§ **Supplied data**:
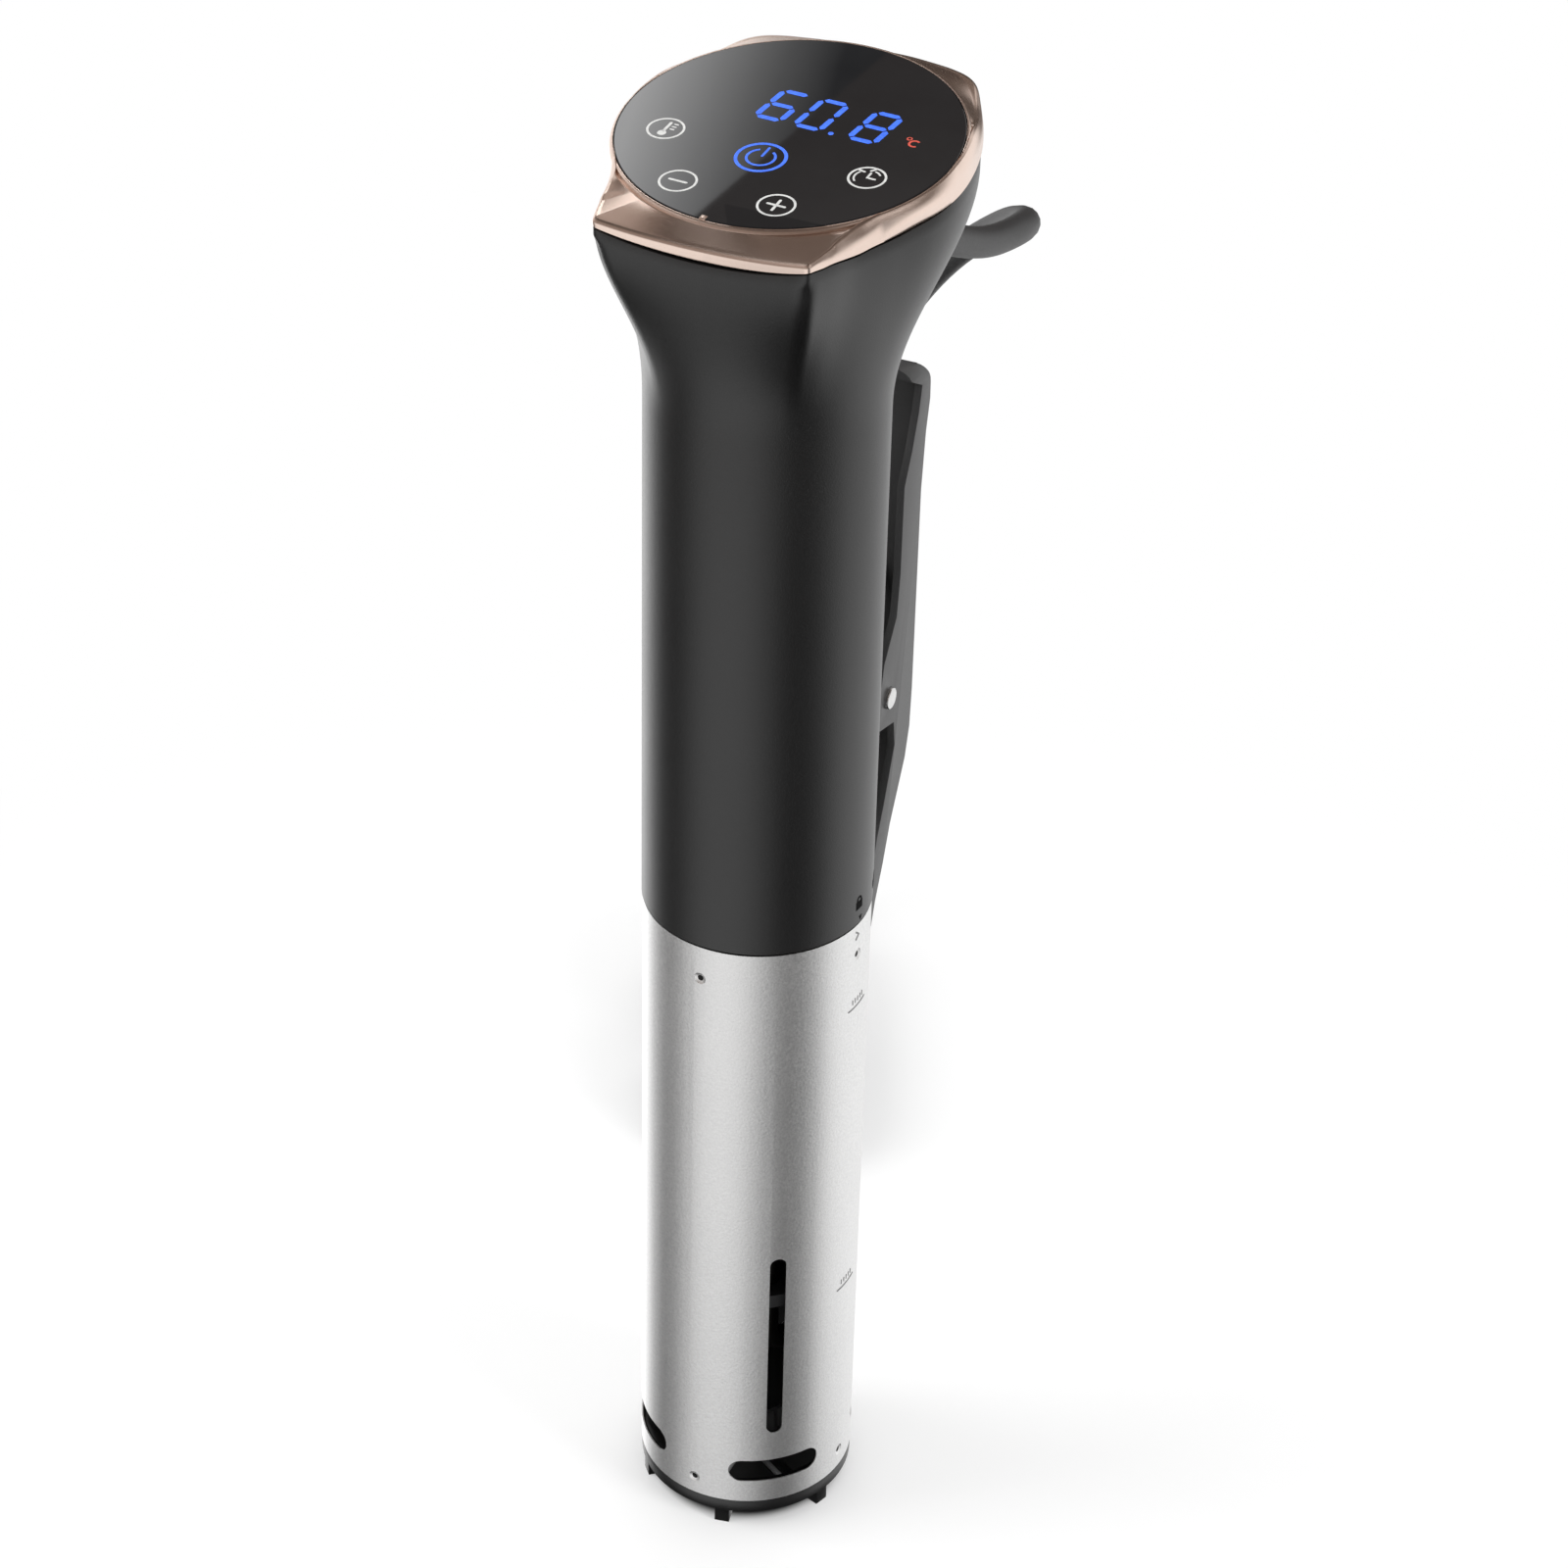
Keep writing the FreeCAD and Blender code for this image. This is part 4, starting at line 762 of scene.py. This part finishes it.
collar = {
    "rimRadius": 41, "glassRadius": 40, "opening": 36,
    "frontUp": -40, "frontHalf": 26.2,
    "frontEdge": 3.3, "cornerEdge": 0.6, "sideEdge": 0.28, "backEdge": 3,
    "backRise": (12, 20),  # where it starts, and over what length
    "groove": 1.15, "roomReach": 2, "leastTop": 41.35,
    "frontSoft": (1, 1.2), "sideSoft": (1.1, 3.8), "sideRise": (-46, 10),
    "roomySoft": 0.8, "softShare": 0.75, "softTurn": 15,
    "foot": (0.25, 0.05), "skirt": 0.3, "wallShares": (0.35, 0.7),
    "slopeSteps": 8, "slopeEnd": (0.05, 0.03),
    "lip": [(0.05, 0.04, 0.75), (0.3, 0.07, 0.35), (0.6, 0.1, 0.2)],  # inwards, at least so much, and down
    "lipRise": 0.4,
    "seat": [(0.15, -0.22), (0.02, -0.4), (0.02, -1.75)],
    "shelf": 4.2, "thickness": (3.2, 2.8), "shelfRoom": 2.4,
}


def onDisplay(x, up, rise):
    # point given across and up the display, and square to it
    y = head["displayBack"] + up * cos(tilt) - rise * sin(tilt)
    z = head["displayHeight"] + up * sin(tilt) + rise * cos(tilt)
    return x, y, z


def collarSection(away, up, depth, edge):
    # joint with the housing, rounded wall, sloping top, lip and seat of the glass, inside
    rim, glass, opening = collar["rimRadius"], collar["glassRadius"], collar["opening"]
    room = smoothStep((away - rim) / collar["roomReach"])
    side = smoothStep((up - collar["sideRise"][0]) / collar["sideRise"][1])
    wide, high = (a + (b - a) * side for a, b in zip(collar["frontSoft"], collar["sideSoft"]))
    wide += collar["roomySoft"] * room * side
    tall = depth - collar["skirt"] - edge
    high = min(high, tall * collar["softShare"])
    top = max(away, collar["leastTop"])
    foot = (away - collar["foot"][0], collar["foot"][1] - depth)
    section = [foot, (away, collar["skirt"] - depth)]
    for share in collar["wallShares"]:
        section.append((away + (top - away) * share, collar["skirt"] - depth + (tall - high) * share))
    for turn in range(0, 91, collar["softTurn"]):
        angle = radians(turn)
        section.append((top - wide * (1 - cos(angle)), -edge - high * (1 - sin(angle))))
    outer = top - wide
    inner = min(rim + collar["slopeEnd"][0], outer - collar["slopeEnd"][1])
    groove = edge + (collar["groove"] - edge) * room
    for step in range(1, collar["slopeSteps"] + 1):
        share = step / collar["slopeSteps"]
        section.append((outer + (inner - outer) * share, -edge - (groove - edge) * share))
    for reach, least, drop in collar["lip"]:
        section.append((min(rim - reach, inner - least), -min(drop, groove - least * collar["lipRise"])))
    section += [(glass + gap, height) for gap, height in collar["seat"]]
    upper, lower = collar["thickness"]
    section += [
        (opening, collar["seat"][-1][1]), (opening, -collar["shelf"]),
        (away - upper, -max(collar["shelf"], edge + collar["shelfRoom"])), (away - lower, foot[1]), foot,
    ]
    return section


def makeCollar():
    columns = []
    for spot in plan:
        x, y = skinPoint(spot, rimHeight(*spot))[:2]
        up = (y - head["displayBack"]) / cos(tilt)
        away = hypot(x, up)
        if up > collar["frontUp"]:
            rise = smoothStep((up - collar["backRise"][0]) / collar["backRise"][1])
            edge = collar["sideEdge"] + (collar["backEdge"] - collar["sideEdge"]) * rise
        else:
            droop = 1 - min(1, abs(x) / collar["frontHalf"]) ** 2
            edge = collar["cornerEdge"] + (collar["frontEdge"] - collar["cornerEdge"]) * droop
        section = collarSection(away, up, rimDepth(x, y), edge)
        columns.append([onDisplay(x / away * r, up / away * r, h) for r, h in section])
    piece = rolledGrid("roseCollar", list(zip(*columns)))
    finishPiece(piece, "handle", "rose_gold", ["bezel"], smooth=40)


makeHeadShell()
makeCollar()
print("head made")

# display: glass, and the signs that show through it

display = {
    "top": -0.1, "thickness": 1.6, "edge": 0.2, "edgeShare": 0.3, "gap": 0.1, "sides": 144,
    "turn": -3, "shift": -0.8, "proud": 0.04, "line": 0.55,
    "buttonRing": 4.2,
    "buttons": {
        "thermometer": (-25.5, -10.4), "minus": (-12.4, -28.5), "plus": (12.3, -28.5), "timer": (25.6, -10.5),
    },
    "power": (0, -12.5),
    "powerRings": (5.7, 3.3), "powerLines": (0.8, 0.6), "powerArc": (120, 420), "powerBar": (0.6, 4.2),
    "digits": [("6", -9.5), ("0", 0.5), ("8", 14.2)],
    "strokes": {"6": "afgecd", "0": "abcdef", "8": "abcdefg"},
    "digitWide": 6.3, "digitLow": 2.9, "digitHigh": 6, "digitLean": 0.1,
    "stroke": 1.4, "strokeGap": 0.35,
    "point": (9.8, 2.7, 0.65),
    "tab": (1.5, 1.6, 0.5), "tabReach": 39.4, "tabEdge": (0.15, 2),
    "degree": (27.1, 7.8, 0.55, 0.28), "celsius": (29, 6.3, 1.2, 0.52), "celsiusArc": (50, 310),
}

# parts of the button signs about the middle of the button: bars as start, end and weight of line,
# discs as place and radius, arcs as radius, weight of line and the angles they run between
buttonBars = {
    "minus": [((-2.1, 0), (2.1, 0), 1.2)],
    "plus": [((-2.1, 0), (2.1, 0), 1.2), ((0, -0.4), (0, -2.1), 1.2), ((0, 0.4), (0, 2.1), 1.2)],
    "thermometer": [
        ((0, -0.9), (0, 2.6), 1.3), ((1.1, 0.2), (1.9, 0.2), 0.8), ((1.1, 1.3), (1.9, 1.3), 0.8),
        ((1.1, 2.4), (1.9, 2.4), 0.8),
    ],
    "timer": [
        ((0, 0), (0, 2), 1), ((0.5, 0), (1.9, 0), 1), ((-3.2, 2.3), (-1.6, 2), 1),
        ((-0.4, 2.8), (0.4, 3.9), 1),
    ],
}
buttonDiscs = {"thermometer": [((0, -1.9), 1.05)]}
buttonArcs = {"timer": [(3, 0.8, 38, 78), (3, 0.8, 146, 228)]}

# ends of a digit's seven strokes, across and up in steps
strokeEnds = {
    "a": ((0, 2), (1, 2)), "b": ((1, 2), (1, 1)), "c": ((1, 1), (1, 0)), "d": ((0, 0), (1, 0)),
    "e": ((0, 1), (0, 0)), "f": ((0, 2), (0, 1)), "g": ((0, 1), (1, 1)),
}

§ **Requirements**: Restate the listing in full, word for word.

§ **Task response**:
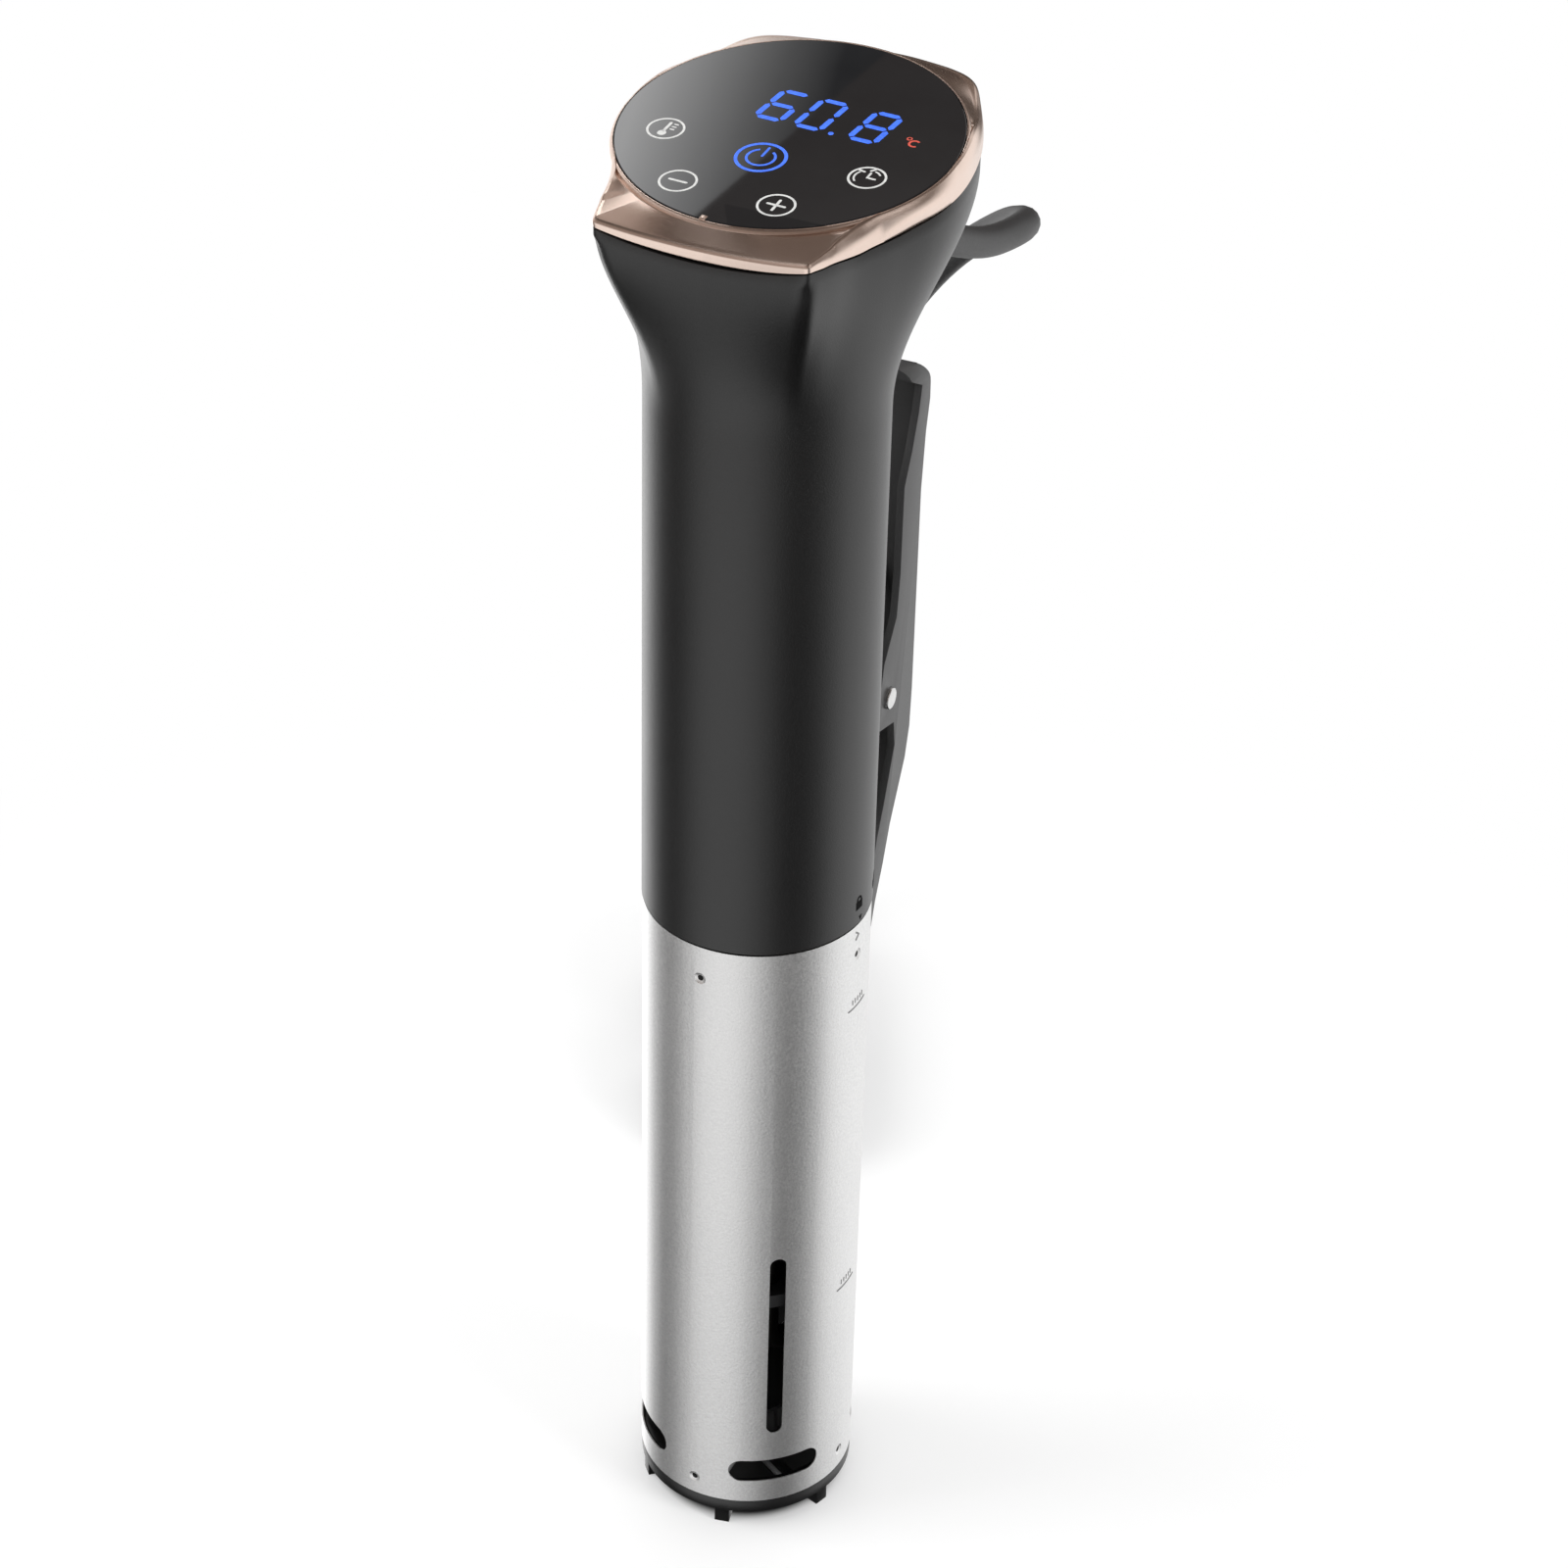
Keep writing the FreeCAD and Blender code for this image. This is part 4, starting at line 762 of scene.py. This part finishes it.
collar = {
    "rimRadius": 41, "glassRadius": 40, "opening": 36,
    "frontUp": -40, "frontHalf": 26.2,
    "frontEdge": 3.3, "cornerEdge": 0.6, "sideEdge": 0.28, "backEdge": 3,
    "backRise": (12, 20),  # where it starts, and over what length
    "groove": 1.15, "roomReach": 2, "leastTop": 41.35,
    "frontSoft": (1, 1.2), "sideSoft": (1.1, 3.8), "sideRise": (-46, 10),
    "roomySoft": 0.8, "softShare": 0.75, "softTurn": 15,
    "foot": (0.25, 0.05), "skirt": 0.3, "wallShares": (0.35, 0.7),
    "slopeSteps": 8, "slopeEnd": (0.05, 0.03),
    "lip": [(0.05, 0.04, 0.75), (0.3, 0.07, 0.35), (0.6, 0.1, 0.2)],  # inwards, at least so much, and down
    "lipRise": 0.4,
    "seat": [(0.15, -0.22), (0.02, -0.4), (0.02, -1.75)],
    "shelf": 4.2, "thickness": (3.2, 2.8), "shelfRoom": 2.4,
}


def onDisplay(x, up, rise):
    # point given across and up the display, and square to it
    y = head["displayBack"] + up * cos(tilt) - rise * sin(tilt)
    z = head["displayHeight"] + up * sin(tilt) + rise * cos(tilt)
    return x, y, z


def collarSection(away, up, depth, edge):
    # joint with the housing, rounded wall, sloping top, lip and seat of the glass, inside
    rim, glass, opening = collar["rimRadius"], collar["glassRadius"], collar["opening"]
    room = smoothStep((away - rim) / collar["roomReach"])
    side = smoothStep((up - collar["sideRise"][0]) / collar["sideRise"][1])
    wide, high = (a + (b - a) * side for a, b in zip(collar["frontSoft"], collar["sideSoft"]))
    wide += collar["roomySoft"] * room * side
    tall = depth - collar["skirt"] - edge
    high = min(high, tall * collar["softShare"])
    top = max(away, collar["leastTop"])
    foot = (away - collar["foot"][0], collar["foot"][1] - depth)
    section = [foot, (away, collar["skirt"] - depth)]
    for share in collar["wallShares"]:
        section.append((away + (top - away) * share, collar["skirt"] - depth + (tall - high) * share))
    for turn in range(0, 91, collar["softTurn"]):
        angle = radians(turn)
        section.append((top - wide * (1 - cos(angle)), -edge - high * (1 - sin(angle))))
    outer = top - wide
    inner = min(rim + collar["slopeEnd"][0], outer - collar["slopeEnd"][1])
    groove = edge + (collar["groove"] - edge) * room
    for step in range(1, collar["slopeSteps"] + 1):
        share = step / collar["slopeSteps"]
        section.append((outer + (inner - outer) * share, -edge - (groove - edge) * share))
    for reach, least, drop in collar["lip"]:
        section.append((min(rim - reach, inner - least), -min(drop, groove - least * collar["lipRise"])))
    section += [(glass + gap, height) for gap, height in collar["seat"]]
    upper, lower = collar["thickness"]
    section += [
        (opening, collar["seat"][-1][1]), (opening, -collar["shelf"]),
        (away - upper, -max(collar["shelf"], edge + collar["shelfRoom"])), (away - lower, foot[1]), foot,
    ]
    return section


def makeCollar():
    columns = []
    for spot in plan:
        x, y = skinPoint(spot, rimHeight(*spot))[:2]
        up = (y - head["displayBack"]) / cos(tilt)
        away = hypot(x, up)
        if up > collar["frontUp"]:
            rise = smoothStep((up - collar["backRise"][0]) / collar["backRise"][1])
            edge = collar["sideEdge"] + (collar["backEdge"] - collar["sideEdge"]) * rise
        else:
            droop = 1 - min(1, abs(x) / collar["frontHalf"]) ** 2
            edge = collar["cornerEdge"] + (collar["frontEdge"] - collar["cornerEdge"]) * droop
        section = collarSection(away, up, rimDepth(x, y), edge)
        columns.append([onDisplay(x / away * r, up / away * r, h) for r, h in section])
    piece = rolledGrid("roseCollar", list(zip(*columns)))
    finishPiece(piece, "handle", "rose_gold", ["bezel"], smooth=40)


makeHeadShell()
makeCollar()
print("head made")

# display: glass, and the signs that show through it

display = {
    "top": -0.1, "thickness": 1.6, "edge": 0.2, "edgeShare": 0.3, "gap": 0.1, "sides": 144,
    "turn": -3, "shift": -0.8, "proud": 0.04, "line": 0.55,
    "buttonRing": 4.2,
    "buttons": {
        "thermometer": (-25.5, -10.4), "minus": (-12.4, -28.5), "plus": (12.3, -28.5), "timer": (25.6, -10.5),
    },
    "power": (0, -12.5),
    "powerRings": (5.7, 3.3), "powerLines": (0.8, 0.6), "powerArc": (120, 420), "powerBar": (0.6, 4.2),
    "digits": [("6", -9.5), ("0", 0.5), ("8", 14.2)],
    "strokes": {"6": "afgecd", "0": "abcdef", "8": "abcdefg"},
    "digitWide": 6.3, "digitLow": 2.9, "digitHigh": 6, "digitLean": 0.1,
    "stroke": 1.4, "strokeGap": 0.35,
    "point": (9.8, 2.7, 0.65),
    "tab": (1.5, 1.6, 0.5), "tabReach": 39.4, "tabEdge": (0.15, 2),
    "degree": (27.1, 7.8, 0.55, 0.28), "celsius": (29, 6.3, 1.2, 0.52), "celsiusArc": (50, 310),
}

# parts of the button signs about the middle of the button: bars as start, end and weight of line,
# discs as place and radius, arcs as radius, weight of line and the angles they run between
buttonBars = {
    "minus": [((-2.1, 0), (2.1, 0), 1.2)],
    "plus": [((-2.1, 0), (2.1, 0), 1.2), ((0, -0.4), (0, -2.1), 1.2), ((0, 0.4), (0, 2.1), 1.2)],
    "thermometer": [
        ((0, -0.9), (0, 2.6), 1.3), ((1.1, 0.2), (1.9, 0.2), 0.8), ((1.1, 1.3), (1.9, 1.3), 0.8),
        ((1.1, 2.4), (1.9, 2.4), 0.8),
    ],
    "timer": [
        ((0, 0), (0, 2), 1), ((0.5, 0), (1.9, 0), 1), ((-3.2, 2.3), (-1.6, 2), 1),
        ((-0.4, 2.8), (0.4, 3.9), 1),
    ],
}
buttonDiscs = {"thermometer": [((0, -1.9), 1.05)]}
buttonArcs = {"timer": [(3, 0.8, 38, 78), (3, 0.8, 146, 228)]}

# ends of a digit's seven strokes, across and up in steps
strokeEnds = {
    "a": ((0, 2), (1, 2)), "b": ((1, 2), (1, 1)), "c": ((1, 1), (1, 0)), "d": ((0, 0), (1, 0)),
    "e": ((0, 1), (0, 0)), "f": ((0, 2), (0, 1)), "g": ((0, 1), (1, 1)),
}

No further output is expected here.